Perils of Pauline--last 1 Perils of Pauline--last 2
Above: John Davidson, Merril McCormick, and Frank Lackteen (at left) confront Robert Allen and Evalyn Knapp (at right), in one of the serial’s many tense standoffs that never quite develop into full-blown action.

2 thoughts on “The Perils of Pauline

  1. I found this one a good entertaining serial. A fine cast, effective stock footage, and plenty of action make up for the plodding plot. *** out of ***** I wasn’t bothered by the villains not personally causing most of the cliffhangers.

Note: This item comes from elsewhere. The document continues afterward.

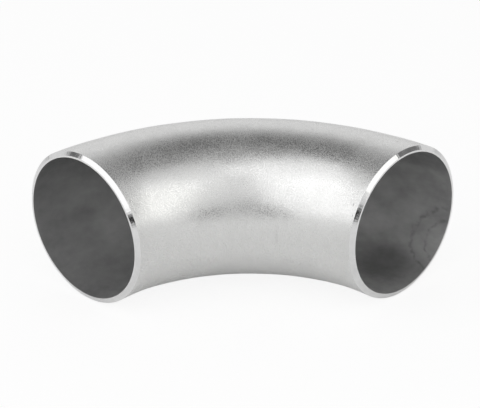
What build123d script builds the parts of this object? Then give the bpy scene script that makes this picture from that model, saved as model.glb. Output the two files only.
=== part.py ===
from build123d import *
import os
from math import degrees, radians, tan

# A long radius elbow for butt welding: one piece of stainless steel tube, pushed hot over
# a curved mandrel until it turns a corner, then sized at both ends and bevelled for the weld.
# Millimetres and degrees. The origin is the centre of the first weld end, which faces -Y.
# The bend lies flat, turns towards +X, and +Z is up out of the plane of the bend.

# Tube
end_outside_diameter = 108.0   # across each weld end, the same as the pipe it is welded to
wall = 4.0                     # thickness of the metal, the same all along the bend
draw_in = 0.65                 # how much smaller forming left the radius between the ends
sized_length = 36.0            # stretch at each end that is swelled back to the pipe's size

# Bend
bend_radius = 152.0            # from the centre of the bend to the centreline of the tube
bend_angle = 90.0              # turned between the two end faces

# Weld preparation
bevel_angle = 37.5             # slope of the bevel, measured from the end face
root_face = 1.3                # width of the flat ring left inside the bevel

# Each sized end is lofted through this many equal spans, enough to be true to a micron.
spans = 6

end_radius = end_outside_diameter / 2
bore_radius = end_radius - wall
sized_angle = degrees(sized_length / bend_radius)

bend_axis = Axis((bend_radius, 0, 0), (0, 0, -1))
centreline = CenterArc((bend_radius, 0), bend_radius, 180, -bend_angle)


def across_tube(angle, outwards=1):
    """Plane square to the centreline at an angle round the bend.

    Its x points down, so that the seam of whatever is drawn on it runs along the bottom.
    """
    fraction = angle / bend_angle
    return Plane(
        origin=centreline @ fraction,
        x_dir=(0, 0, -1),
        z_dir=(centreline % fraction) * outwards,
    )


def sized_end(face_angle, inner_angle, inset):
    """End stretch, which swells gently from the drawn-in radius to that of the pipe.

    The swelling starts and ends level, so it runs on smoothly from the middle of the bend.
    """
    sections = []
    for i in range(spans + 1):
        way_in = i / spans
        shrink = draw_in * way_in**2 * (3 - 2 * way_in)
        plane = across_tube(face_angle + (inner_angle - face_angle) * way_in)
        sections.append(plane * Circle(end_radius - shrink - inset))
    return loft(sections)


def bent_bar(inset=0.0):
    """Solid bar along the bend, whose skin lies inset from the outside of the tube."""
    first = sized_angle
    last = bend_angle - sized_angle
    section = across_tube(first) * Circle(end_radius - draw_in - inset)
    middle = revolve(section, bend_axis, last - first)
    return middle + sized_end(0, first, inset) + sized_end(bend_angle, last, inset)


def bevel_cutter(angle, outwards):
    """Ring of waste that the facing tool takes off outside the root face at one end.

    Its outline is drawn above the bore, which keeps its seam away from the tube's.
    """
    land_radius = bore_radius + root_face
    clear_radius = end_radius + wall
    depth = (clear_radius - land_radius) * tan(radians(bevel_angle))
    waste = Polygon(
        (-land_radius, 0),
        (-clear_radius, 0),
        (-clear_radius, -depth),
        align=None,
    )
    ring = revolve(Plane.XZ * waste, Axis.Z)
    return across_tube(angle, outwards) * ring


def make_elbow():
    tube = bent_bar() - bent_bar(inset=wall)
    return tube - bevel_cutter(0, outwards=-1) - bevel_cutter(bend_angle, outwards=1)


os.makedirs("parts", exist_ok=True)
elbow = make_elbow()
export_step(elbow, "parts/elbow.step")

box = elbow.bounding_box()
print(f"elbow: {elbow.volume / 1000:.1f} cm3, {len(elbow.solids())} solid")
print(f"  lowest corner  {box.min.X:8.2f} {box.min.Y:8.2f} {box.min.Z:8.2f}")
print(f"  highest corner {box.max.X:8.2f} {box.max.Y:8.2f} {box.max.Z:8.2f}")
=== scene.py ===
# %% [markdown]
# A long radius elbow of satin stainless steel
#
# The object is a quarter turn of tube, made to be welded between two pipes. It lies flat
# on a white table, seen from the inside of the bend, so both machined ends face the camera.
# The lesson builds the tube as one clean quad mesh, gives each of its four surfaces its own
# finish, and lights it as a product photographer would, with large softboxes.

from math import asin, atan2, cos, hypot, pi, radians, sin, tan

import bmesh
import bpy
from mathutils import Matrix, Vector, noise


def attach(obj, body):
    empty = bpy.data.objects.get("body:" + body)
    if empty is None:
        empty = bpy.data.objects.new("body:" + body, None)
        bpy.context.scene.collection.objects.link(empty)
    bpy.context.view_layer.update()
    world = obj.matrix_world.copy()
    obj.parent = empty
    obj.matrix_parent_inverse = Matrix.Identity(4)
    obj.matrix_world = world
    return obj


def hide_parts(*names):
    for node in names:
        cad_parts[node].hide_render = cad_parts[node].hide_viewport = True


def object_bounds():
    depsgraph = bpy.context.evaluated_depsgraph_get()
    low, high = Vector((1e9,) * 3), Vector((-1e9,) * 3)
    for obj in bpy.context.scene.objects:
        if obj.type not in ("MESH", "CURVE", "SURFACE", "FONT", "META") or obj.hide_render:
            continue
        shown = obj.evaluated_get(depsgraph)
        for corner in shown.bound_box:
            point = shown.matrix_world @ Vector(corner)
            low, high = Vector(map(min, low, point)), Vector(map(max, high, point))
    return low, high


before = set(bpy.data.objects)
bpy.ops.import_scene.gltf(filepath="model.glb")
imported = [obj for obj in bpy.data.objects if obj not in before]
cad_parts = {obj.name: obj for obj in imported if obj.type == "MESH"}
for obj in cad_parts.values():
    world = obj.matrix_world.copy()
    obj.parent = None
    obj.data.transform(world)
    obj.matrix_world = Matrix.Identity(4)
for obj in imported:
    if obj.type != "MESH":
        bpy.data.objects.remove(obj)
cad_low, cad_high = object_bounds()
print("the elbow's box in metres:", [round(v, 4) for v in (*cad_low, *cad_high)])

# %% [markdown]
# Sizes
#
# The frame's origin is the centre of the first weld end, which faces -Y. The bend turns
# towards +X, and the second weld end faces +X. The box gives the bend radius, because its
# far side is the second weld end. The rest are the sizes of the pipe that the elbow meets,
# in metres. Between its ends the tube is a little slimmer than the pipe: forming drew it
# in, and the ends were swelled back to size.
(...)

  2. I have to disagree regarding the impact of Sonny Ray’s performance on the serial. In my view, it is the fact that the action takes place around him and is NOT disconnected from the primary narrative that makes his appearances so incredibly annoying. You simply CAN’T ignore him or easily fast forward by him. The scene in the museum where he is covered in plaster was one of the most ridiculous bits I’ve ever seen; sadly it was just one of many.

    The other thing that was tough to ignore was the makeup worn by Robert Allen. Maybe it was just the print I was viewing, but in some scenes he appeared to have more lipstick on than Evalyn Knapp! I might have thought that sort of thing went out with the silents, but evidently not.

    Still, Davidson and Lackteen were enjoyable as always, so all was not totally lost.